**Data in this exercise:**
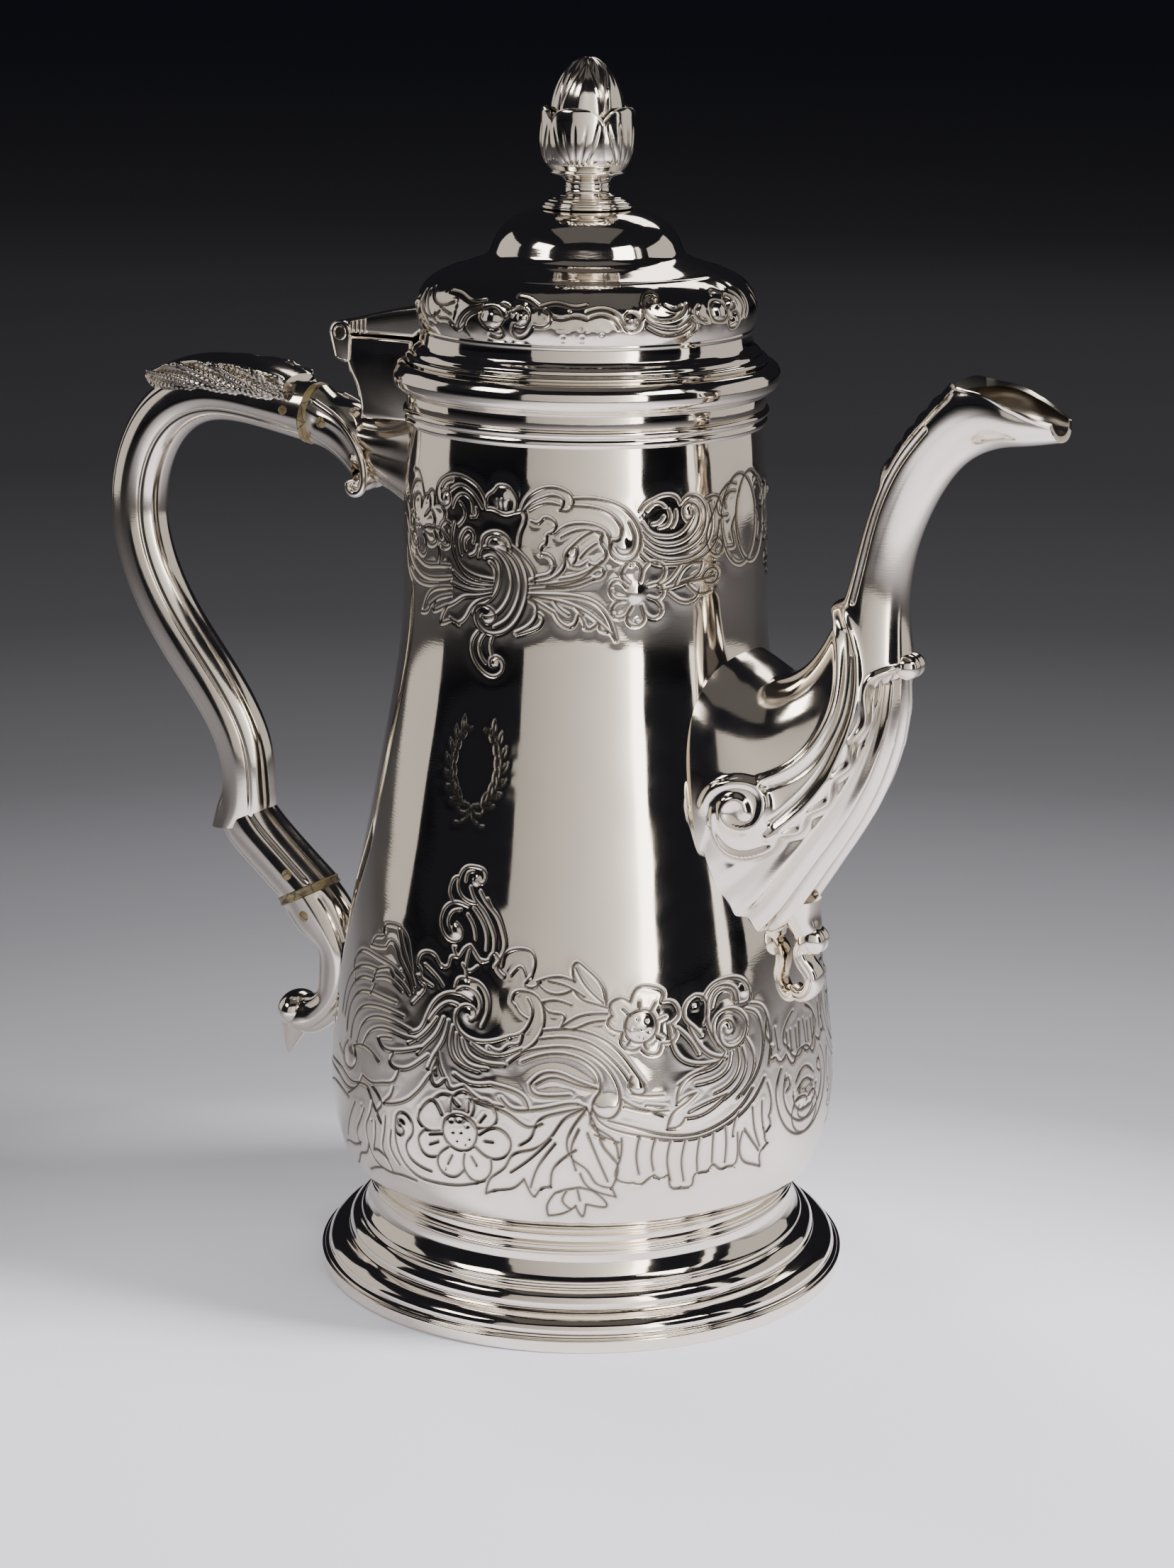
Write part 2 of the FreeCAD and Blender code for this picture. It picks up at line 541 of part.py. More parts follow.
# ---------------------------------------------------------------- build
def main():
    """Make and export every sub-part."""
    export("foot_rim", make_foot_rim())
    export("foot", make_foot())
    export("foot_neck_ring", make_neck_ring())
    export("base_disc", make_base_disc())
    export("body", make_body())
    export("neck_reeding", make_reeding())
    export("rim_band", make_rim_band())
    export("rim_moulding", make_rim_moulding())

    lid = make_lid()
    export("lid", lid)
    export("lid_bezel", make_bezel())
    export("finial_base", make_finial_base(lid))
    export("finial", make_finial())
    export("finial_stud", make_finial_stud())
    export("finial_nut", make_finial_nut())

    export("hinge_pin", make_hinge_pin())
    upper_socket = make_upper_socket()
    export("hinge_bracket", largest(make_hinge_bracket().cut(upper_socket)))
    export("hinge_leaf", make_hinge_leaf(lid))

    spout = make_spout()
    export("spout_right_half", make_spout_half(spout, -1))
    export("spout_left_half", make_spout_half(spout, 1))
    export("spout_drop", largest(make_spout_drop().cut(spout)))

    handle = make_handle()
    export("handle_scroll", handle)
    export("handle_tail", make_handle_tail(handle))
    export("handle_leaf", make_leaf(handle))
    export("upper_socket", upper_socket)
    export("lower_socket", make_lower_socket())
    export("upper_insulator", make_insulator(UPPER_JOINT, UPPER_JOINT_DIRECTION, UPPER_HALF_DEPTH + 0.1))
    export("lower_insulator", make_insulator(LOWER_JOINT, LOWER_JOINT_DIRECTION, LOWER_HALF_DEPTH + 0.1))
    export("upper_handle_pin", pin_hole(UPPER_JOINT, UPPER_JOINT_DIRECTION, 1))
    export("upper_socket_pin", pin_hole(UPPER_JOINT, UPPER_JOINT_DIRECTION, -1))
    export("lower_handle_pin", pin_hole(LOWER_JOINT, LOWER_JOINT_DIRECTION, 1))
    export("lower_socket_pin", pin_hole(LOWER_JOINT, LOWER_JOINT_DIRECTION, -1))


main()
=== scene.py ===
"""Silver coffee pot with a chased body, a swan-neck spout and a scroll handle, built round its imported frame.

Sizes are in millimetres until a mesh is made, and the origin is the centre of the foot on the table.
The spout points along +X and the handle along -X.  Round the pot, an arc length runs to the right from
the line that faces the front card, which stands 60 degrees to the right-hand side of the spout.
"""

import json
import logging
import math
from dataclasses import dataclass, field
from enum import Enum

import bmesh
import bpy
import numpy as np
from mathutils import Matrix, Vector

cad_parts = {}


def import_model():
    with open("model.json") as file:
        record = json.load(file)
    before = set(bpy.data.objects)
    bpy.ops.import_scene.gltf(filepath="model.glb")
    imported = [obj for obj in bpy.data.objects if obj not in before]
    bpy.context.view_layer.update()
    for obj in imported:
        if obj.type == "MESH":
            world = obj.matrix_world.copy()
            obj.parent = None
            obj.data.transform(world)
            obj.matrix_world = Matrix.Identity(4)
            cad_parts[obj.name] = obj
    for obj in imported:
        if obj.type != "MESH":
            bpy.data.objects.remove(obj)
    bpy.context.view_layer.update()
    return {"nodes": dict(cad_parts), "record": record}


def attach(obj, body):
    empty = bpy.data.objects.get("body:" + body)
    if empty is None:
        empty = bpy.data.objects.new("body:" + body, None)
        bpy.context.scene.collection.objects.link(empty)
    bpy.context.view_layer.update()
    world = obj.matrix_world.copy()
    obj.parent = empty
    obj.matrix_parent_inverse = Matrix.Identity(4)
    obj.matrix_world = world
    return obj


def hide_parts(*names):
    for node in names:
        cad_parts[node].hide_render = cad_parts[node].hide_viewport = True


log = logging.getLogger("coffee_pot")

Point = tuple[float, float]
Outline = tuple[Point, ...]
Strokes = tuple[tuple[float, ...], ...]
Station = tuple[Point, Point, float]

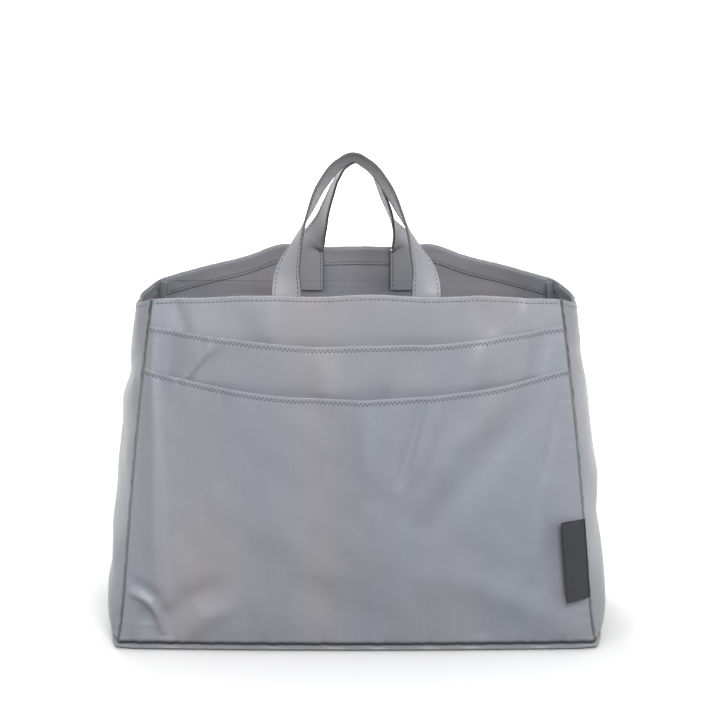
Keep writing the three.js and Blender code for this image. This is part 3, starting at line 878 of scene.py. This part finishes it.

**Exercise requirements:** From the preceding material, extract every line exactly.

**Solution to this exercise:**
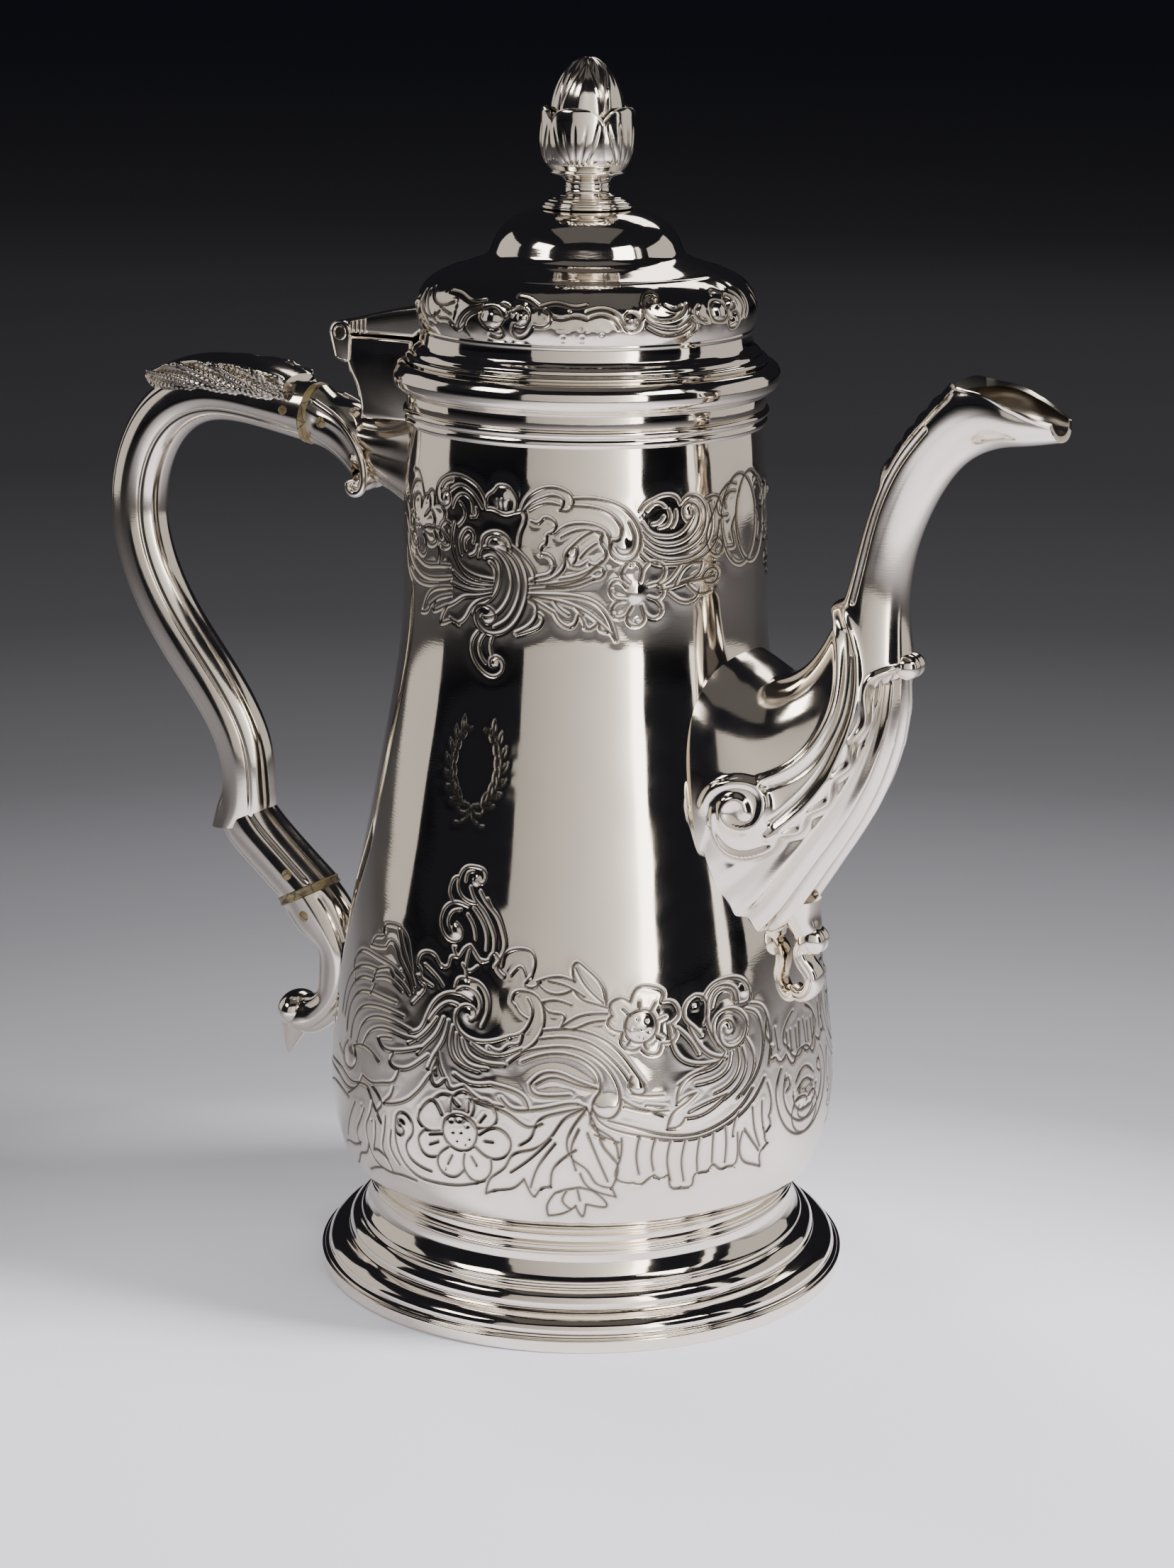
Write part 2 of the FreeCAD and Blender code for this picture. It picks up at line 541 of part.py. More parts follow.
# ---------------------------------------------------------------- build
def main():
    """Make and export every sub-part."""
    export("foot_rim", make_foot_rim())
    export("foot", make_foot())
    export("foot_neck_ring", make_neck_ring())
    export("base_disc", make_base_disc())
    export("body", make_body())
    export("neck_reeding", make_reeding())
    export("rim_band", make_rim_band())
    export("rim_moulding", make_rim_moulding())

    lid = make_lid()
    export("lid", lid)
    export("lid_bezel", make_bezel())
    export("finial_base", make_finial_base(lid))
    export("finial", make_finial())
    export("finial_stud", make_finial_stud())
    export("finial_nut", make_finial_nut())

    export("hinge_pin", make_hinge_pin())
    upper_socket = make_upper_socket()
    export("hinge_bracket", largest(make_hinge_bracket().cut(upper_socket)))
    export("hinge_leaf", make_hinge_leaf(lid))

    spout = make_spout()
    export("spout_right_half", make_spout_half(spout, -1))
    export("spout_left_half", make_spout_half(spout, 1))
    export("spout_drop", largest(make_spout_drop().cut(spout)))

    handle = make_handle()
    export("handle_scroll", handle)
    export("handle_tail", make_handle_tail(handle))
    export("handle_leaf", make_leaf(handle))
    export("upper_socket", upper_socket)
    export("lower_socket", make_lower_socket())
    export("upper_insulator", make_insulator(UPPER_JOINT, UPPER_JOINT_DIRECTION, UPPER_HALF_DEPTH + 0.1))
    export("lower_insulator", make_insulator(LOWER_JOINT, LOWER_JOINT_DIRECTION, LOWER_HALF_DEPTH + 0.1))
    export("upper_handle_pin", pin_hole(UPPER_JOINT, UPPER_JOINT_DIRECTION, 1))
    export("upper_socket_pin", pin_hole(UPPER_JOINT, UPPER_JOINT_DIRECTION, -1))
    export("lower_handle_pin", pin_hole(LOWER_JOINT, LOWER_JOINT_DIRECTION, 1))
    export("lower_socket_pin", pin_hole(LOWER_JOINT, LOWER_JOINT_DIRECTION, -1))


main()
=== scene.py ===
"""Silver coffee pot with a chased body, a swan-neck spout and a scroll handle, built round its imported frame.

Sizes are in millimetres until a mesh is made, and the origin is the centre of the foot on the table.
The spout points along +X and the handle along -X.  Round the pot, an arc length runs to the right from
the line that faces the front card, which stands 60 degrees to the right-hand side of the spout.
"""

import json
import logging
import math
from dataclasses import dataclass, field
from enum import Enum

import bmesh
import bpy
import numpy as np
from mathutils import Matrix, Vector

cad_parts = {}


def import_model():
    with open("model.json") as file:
        record = json.load(file)
    before = set(bpy.data.objects)
    bpy.ops.import_scene.gltf(filepath="model.glb")
    imported = [obj for obj in bpy.data.objects if obj not in before]
    bpy.context.view_layer.update()
    for obj in imported:
        if obj.type == "MESH":
            world = obj.matrix_world.copy()
            obj.parent = None
            obj.data.transform(world)
            obj.matrix_world = Matrix.Identity(4)
            cad_parts[obj.name] = obj
    for obj in imported:
        if obj.type != "MESH":
            bpy.data.objects.remove(obj)
    bpy.context.view_layer.update()
    return {"nodes": dict(cad_parts), "record": record}


def attach(obj, body):
    empty = bpy.data.objects.get("body:" + body)
    if empty is None:
        empty = bpy.data.objects.new("body:" + body, None)
        bpy.context.scene.collection.objects.link(empty)
    bpy.context.view_layer.update()
    world = obj.matrix_world.copy()
    obj.parent = empty
    obj.matrix_parent_inverse = Matrix.Identity(4)
    obj.matrix_world = world
    return obj


def hide_parts(*names):
    for node in names:
        cad_parts[node].hide_render = cad_parts[node].hide_viewport = True


log = logging.getLogger("coffee_pot")

Point = tuple[float, float]
Outline = tuple[Point, ...]
Strokes = tuple[tuple[float, ...], ...]
Station = tuple[Point, Point, float]

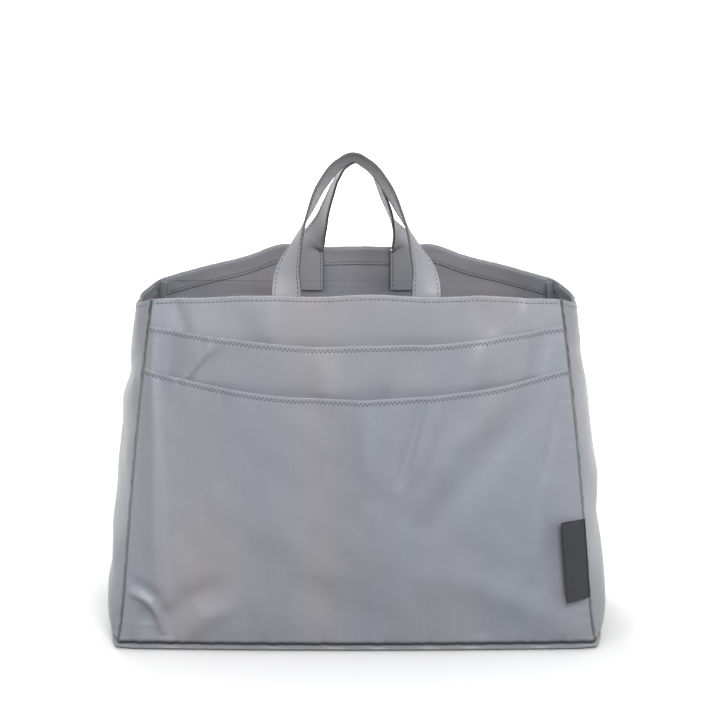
Keep writing the three.js and Blender code for this image. This is part 3, starting at line 878 of scene.py. This part finishes it.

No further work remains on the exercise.